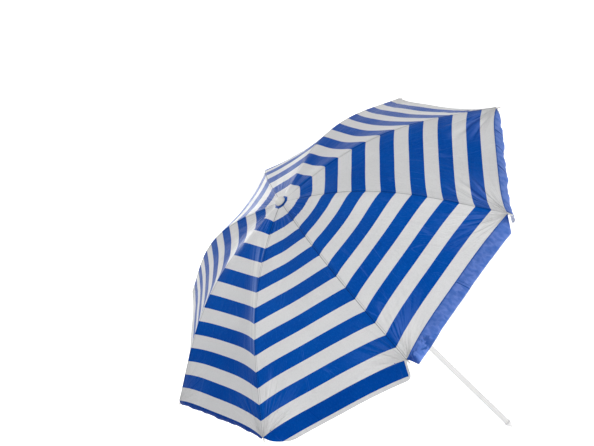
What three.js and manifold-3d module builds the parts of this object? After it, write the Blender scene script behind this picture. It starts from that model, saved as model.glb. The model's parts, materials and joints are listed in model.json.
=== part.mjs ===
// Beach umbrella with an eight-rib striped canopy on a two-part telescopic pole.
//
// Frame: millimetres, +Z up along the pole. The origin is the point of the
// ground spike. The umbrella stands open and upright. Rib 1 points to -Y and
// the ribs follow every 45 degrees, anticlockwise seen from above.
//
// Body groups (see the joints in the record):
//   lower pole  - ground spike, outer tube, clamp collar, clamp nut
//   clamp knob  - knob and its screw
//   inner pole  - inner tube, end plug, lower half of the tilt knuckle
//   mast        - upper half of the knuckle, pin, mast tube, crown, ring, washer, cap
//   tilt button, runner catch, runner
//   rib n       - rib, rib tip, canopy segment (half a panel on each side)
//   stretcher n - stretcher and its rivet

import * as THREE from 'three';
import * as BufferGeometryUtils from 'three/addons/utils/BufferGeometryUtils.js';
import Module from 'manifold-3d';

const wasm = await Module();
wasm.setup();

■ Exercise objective
Restate the listing in full, word for word.

■ Result for this exercise
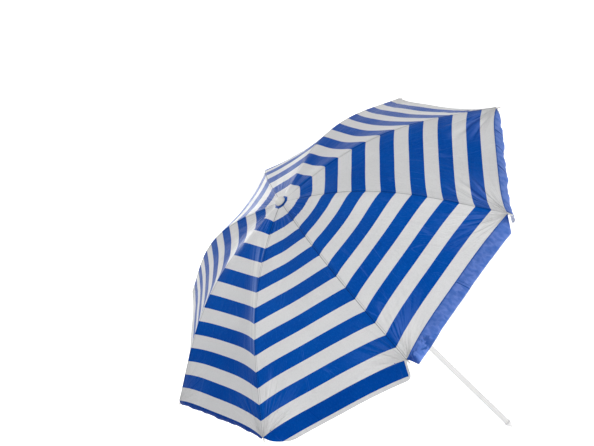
What three.js and manifold-3d module builds the parts of this object? After it, write the Blender scene script behind this picture. It starts from that model, saved as model.glb. The model's parts, materials and joints are listed in model.json.
=== part.mjs ===
// Beach umbrella with an eight-rib striped canopy on a two-part telescopic pole.
//
// Frame: millimetres, +Z up along the pole. The origin is the point of the
// ground spike. The umbrella stands open and upright. Rib 1 points to -Y and
// the ribs follow every 45 degrees, anticlockwise seen from above.
//
// Body groups (see the joints in the record):
//   lower pole  - ground spike, outer tube, clamp collar, clamp nut
//   clamp knob  - knob and its screw
//   inner pole  - inner tube, end plug, lower half of the tilt knuckle
//   mast        - upper half of the knuckle, pin, mast tube, crown, ring, washer, cap
//   tilt button, runner catch, runner
//   rib n       - rib, rib tip, canopy segment (half a panel on each side)
//   stretcher n - stretcher and its rivet

import * as THREE from 'three';
import * as BufferGeometryUtils from 'three/addons/utils/BufferGeometryUtils.js';
import Module from 'manifold-3d';

const wasm = await Module();
wasm.setup();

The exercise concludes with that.